+++ Dataset
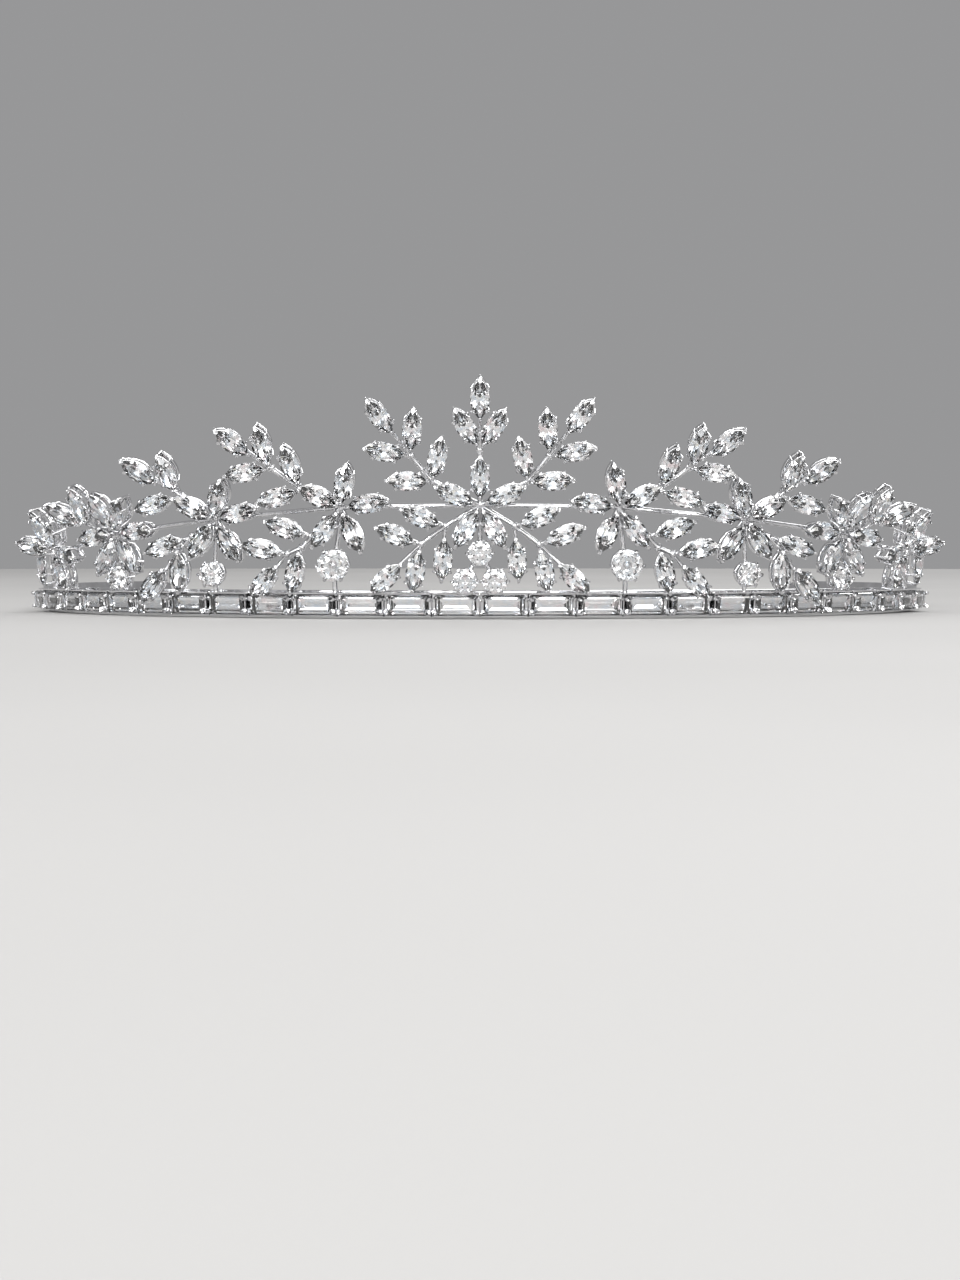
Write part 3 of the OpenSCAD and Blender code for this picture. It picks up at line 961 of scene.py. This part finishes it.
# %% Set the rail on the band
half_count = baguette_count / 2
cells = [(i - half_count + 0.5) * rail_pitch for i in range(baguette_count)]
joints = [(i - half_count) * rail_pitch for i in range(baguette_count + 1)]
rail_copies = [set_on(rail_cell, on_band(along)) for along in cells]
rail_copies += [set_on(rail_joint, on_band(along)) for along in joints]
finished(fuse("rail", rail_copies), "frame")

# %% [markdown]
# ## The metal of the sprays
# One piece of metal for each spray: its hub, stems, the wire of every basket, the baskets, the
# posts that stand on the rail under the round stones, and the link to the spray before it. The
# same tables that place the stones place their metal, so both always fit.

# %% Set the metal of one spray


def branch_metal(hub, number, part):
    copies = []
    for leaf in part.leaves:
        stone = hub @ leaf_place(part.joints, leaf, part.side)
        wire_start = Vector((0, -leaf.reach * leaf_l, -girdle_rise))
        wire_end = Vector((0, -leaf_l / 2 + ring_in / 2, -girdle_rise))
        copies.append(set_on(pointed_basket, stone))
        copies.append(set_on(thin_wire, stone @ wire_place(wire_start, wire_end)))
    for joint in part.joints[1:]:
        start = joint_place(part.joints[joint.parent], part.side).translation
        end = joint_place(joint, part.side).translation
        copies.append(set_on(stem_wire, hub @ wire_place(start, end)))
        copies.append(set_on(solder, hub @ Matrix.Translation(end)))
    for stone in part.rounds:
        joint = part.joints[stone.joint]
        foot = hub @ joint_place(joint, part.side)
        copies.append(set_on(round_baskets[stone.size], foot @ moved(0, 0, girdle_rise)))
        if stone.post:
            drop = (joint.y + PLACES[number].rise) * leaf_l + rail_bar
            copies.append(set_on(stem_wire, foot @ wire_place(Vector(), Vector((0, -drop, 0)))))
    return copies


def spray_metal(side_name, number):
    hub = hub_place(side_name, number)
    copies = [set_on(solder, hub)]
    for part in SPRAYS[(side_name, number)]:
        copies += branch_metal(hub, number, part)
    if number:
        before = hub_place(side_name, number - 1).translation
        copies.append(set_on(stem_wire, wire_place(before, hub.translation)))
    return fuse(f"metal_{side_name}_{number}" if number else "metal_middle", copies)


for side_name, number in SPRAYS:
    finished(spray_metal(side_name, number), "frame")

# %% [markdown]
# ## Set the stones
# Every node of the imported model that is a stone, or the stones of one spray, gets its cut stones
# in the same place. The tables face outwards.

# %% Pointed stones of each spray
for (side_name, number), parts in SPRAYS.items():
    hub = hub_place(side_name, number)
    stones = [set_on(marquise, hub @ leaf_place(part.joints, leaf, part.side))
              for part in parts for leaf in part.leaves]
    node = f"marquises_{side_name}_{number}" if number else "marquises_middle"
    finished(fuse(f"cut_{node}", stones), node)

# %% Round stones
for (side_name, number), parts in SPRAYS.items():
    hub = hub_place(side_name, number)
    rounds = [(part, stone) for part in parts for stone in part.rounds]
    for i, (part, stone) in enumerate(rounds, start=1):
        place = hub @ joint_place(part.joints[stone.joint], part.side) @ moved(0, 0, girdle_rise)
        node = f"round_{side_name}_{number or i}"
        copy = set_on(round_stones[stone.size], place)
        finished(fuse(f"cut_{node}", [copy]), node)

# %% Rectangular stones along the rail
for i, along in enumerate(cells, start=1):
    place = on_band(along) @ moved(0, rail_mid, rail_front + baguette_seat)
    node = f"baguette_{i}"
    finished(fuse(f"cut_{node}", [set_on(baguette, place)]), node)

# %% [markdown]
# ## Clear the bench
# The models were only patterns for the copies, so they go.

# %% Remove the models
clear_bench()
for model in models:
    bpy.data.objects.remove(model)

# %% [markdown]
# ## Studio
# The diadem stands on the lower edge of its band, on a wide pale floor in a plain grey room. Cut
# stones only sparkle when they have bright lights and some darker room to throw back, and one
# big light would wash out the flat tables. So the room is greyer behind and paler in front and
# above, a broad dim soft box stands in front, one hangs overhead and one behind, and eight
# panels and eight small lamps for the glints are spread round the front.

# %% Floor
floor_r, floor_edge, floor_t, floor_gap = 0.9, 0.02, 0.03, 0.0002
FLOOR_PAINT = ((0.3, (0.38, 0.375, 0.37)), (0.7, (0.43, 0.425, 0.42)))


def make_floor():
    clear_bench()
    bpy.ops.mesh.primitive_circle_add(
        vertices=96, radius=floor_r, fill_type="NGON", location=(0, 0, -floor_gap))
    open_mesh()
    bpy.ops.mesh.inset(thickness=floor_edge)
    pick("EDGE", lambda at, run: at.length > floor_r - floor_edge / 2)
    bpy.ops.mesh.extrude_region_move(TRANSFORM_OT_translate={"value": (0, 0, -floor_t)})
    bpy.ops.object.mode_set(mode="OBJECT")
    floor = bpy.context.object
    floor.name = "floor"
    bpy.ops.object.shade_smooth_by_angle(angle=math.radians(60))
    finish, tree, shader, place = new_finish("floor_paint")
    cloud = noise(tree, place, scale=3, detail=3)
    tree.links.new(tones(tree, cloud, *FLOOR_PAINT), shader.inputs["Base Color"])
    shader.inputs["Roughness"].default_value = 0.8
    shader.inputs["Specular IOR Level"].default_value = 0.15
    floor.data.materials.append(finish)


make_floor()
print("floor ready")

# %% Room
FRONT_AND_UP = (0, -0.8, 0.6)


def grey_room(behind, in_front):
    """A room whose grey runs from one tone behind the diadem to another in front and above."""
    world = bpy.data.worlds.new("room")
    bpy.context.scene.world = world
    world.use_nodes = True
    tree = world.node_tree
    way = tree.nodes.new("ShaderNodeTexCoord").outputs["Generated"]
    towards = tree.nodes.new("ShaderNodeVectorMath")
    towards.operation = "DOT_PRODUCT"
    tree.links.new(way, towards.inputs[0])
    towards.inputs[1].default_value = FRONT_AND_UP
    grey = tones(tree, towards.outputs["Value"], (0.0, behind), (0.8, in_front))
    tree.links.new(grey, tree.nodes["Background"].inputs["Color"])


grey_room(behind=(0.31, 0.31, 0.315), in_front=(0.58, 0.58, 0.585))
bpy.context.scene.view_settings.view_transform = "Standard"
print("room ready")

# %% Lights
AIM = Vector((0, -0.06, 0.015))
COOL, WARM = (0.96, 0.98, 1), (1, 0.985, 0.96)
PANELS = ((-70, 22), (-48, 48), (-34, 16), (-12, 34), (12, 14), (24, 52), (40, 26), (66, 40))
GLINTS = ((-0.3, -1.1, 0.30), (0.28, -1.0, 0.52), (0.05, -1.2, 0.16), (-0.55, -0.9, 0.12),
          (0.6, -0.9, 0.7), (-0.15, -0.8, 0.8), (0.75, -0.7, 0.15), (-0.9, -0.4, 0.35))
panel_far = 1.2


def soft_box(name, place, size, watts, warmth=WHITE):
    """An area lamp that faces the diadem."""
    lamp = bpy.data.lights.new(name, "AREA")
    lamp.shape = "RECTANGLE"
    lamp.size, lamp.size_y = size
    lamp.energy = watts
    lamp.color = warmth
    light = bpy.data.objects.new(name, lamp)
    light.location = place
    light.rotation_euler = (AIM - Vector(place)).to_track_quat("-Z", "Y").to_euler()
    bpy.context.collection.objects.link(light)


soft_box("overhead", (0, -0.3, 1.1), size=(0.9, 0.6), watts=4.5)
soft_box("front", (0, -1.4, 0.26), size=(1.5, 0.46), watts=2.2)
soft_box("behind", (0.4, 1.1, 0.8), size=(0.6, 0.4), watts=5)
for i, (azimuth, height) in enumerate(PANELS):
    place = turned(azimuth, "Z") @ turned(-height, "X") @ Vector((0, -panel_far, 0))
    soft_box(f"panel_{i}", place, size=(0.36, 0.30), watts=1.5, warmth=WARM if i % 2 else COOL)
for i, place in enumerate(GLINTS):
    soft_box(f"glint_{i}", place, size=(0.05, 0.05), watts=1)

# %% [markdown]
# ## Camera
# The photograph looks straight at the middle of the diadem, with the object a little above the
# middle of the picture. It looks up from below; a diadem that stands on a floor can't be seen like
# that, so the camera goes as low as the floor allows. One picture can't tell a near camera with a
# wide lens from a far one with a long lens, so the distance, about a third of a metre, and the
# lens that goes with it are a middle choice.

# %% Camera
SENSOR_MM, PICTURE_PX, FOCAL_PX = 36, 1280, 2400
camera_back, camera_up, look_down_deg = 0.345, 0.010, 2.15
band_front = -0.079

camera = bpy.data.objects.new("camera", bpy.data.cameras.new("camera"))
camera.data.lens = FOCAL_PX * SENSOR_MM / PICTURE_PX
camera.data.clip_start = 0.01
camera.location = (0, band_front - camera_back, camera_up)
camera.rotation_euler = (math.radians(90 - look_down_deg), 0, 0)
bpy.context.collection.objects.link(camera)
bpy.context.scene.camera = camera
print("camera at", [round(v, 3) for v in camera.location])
++++++
+++ Dataset
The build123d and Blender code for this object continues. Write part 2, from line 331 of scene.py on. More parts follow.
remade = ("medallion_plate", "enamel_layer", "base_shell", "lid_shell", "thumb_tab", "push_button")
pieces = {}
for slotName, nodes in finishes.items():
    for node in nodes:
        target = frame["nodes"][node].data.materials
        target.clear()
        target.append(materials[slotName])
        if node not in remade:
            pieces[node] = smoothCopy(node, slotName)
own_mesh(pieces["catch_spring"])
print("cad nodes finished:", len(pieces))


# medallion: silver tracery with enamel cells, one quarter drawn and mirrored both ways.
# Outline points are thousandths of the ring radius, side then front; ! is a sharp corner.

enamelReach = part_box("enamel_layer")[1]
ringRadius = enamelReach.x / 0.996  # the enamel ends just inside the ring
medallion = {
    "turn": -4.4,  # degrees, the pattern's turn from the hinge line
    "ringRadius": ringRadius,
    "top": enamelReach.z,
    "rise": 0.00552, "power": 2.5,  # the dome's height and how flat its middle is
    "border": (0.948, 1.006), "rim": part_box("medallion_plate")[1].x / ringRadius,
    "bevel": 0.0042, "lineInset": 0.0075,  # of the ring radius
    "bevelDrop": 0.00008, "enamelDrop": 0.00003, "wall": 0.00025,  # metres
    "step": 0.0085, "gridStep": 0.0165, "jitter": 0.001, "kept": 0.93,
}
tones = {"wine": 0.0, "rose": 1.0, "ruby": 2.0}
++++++
Prompt – In the data above, how many lines contain the string "scene"? Answer with the number only.

Answer to the exercise – 5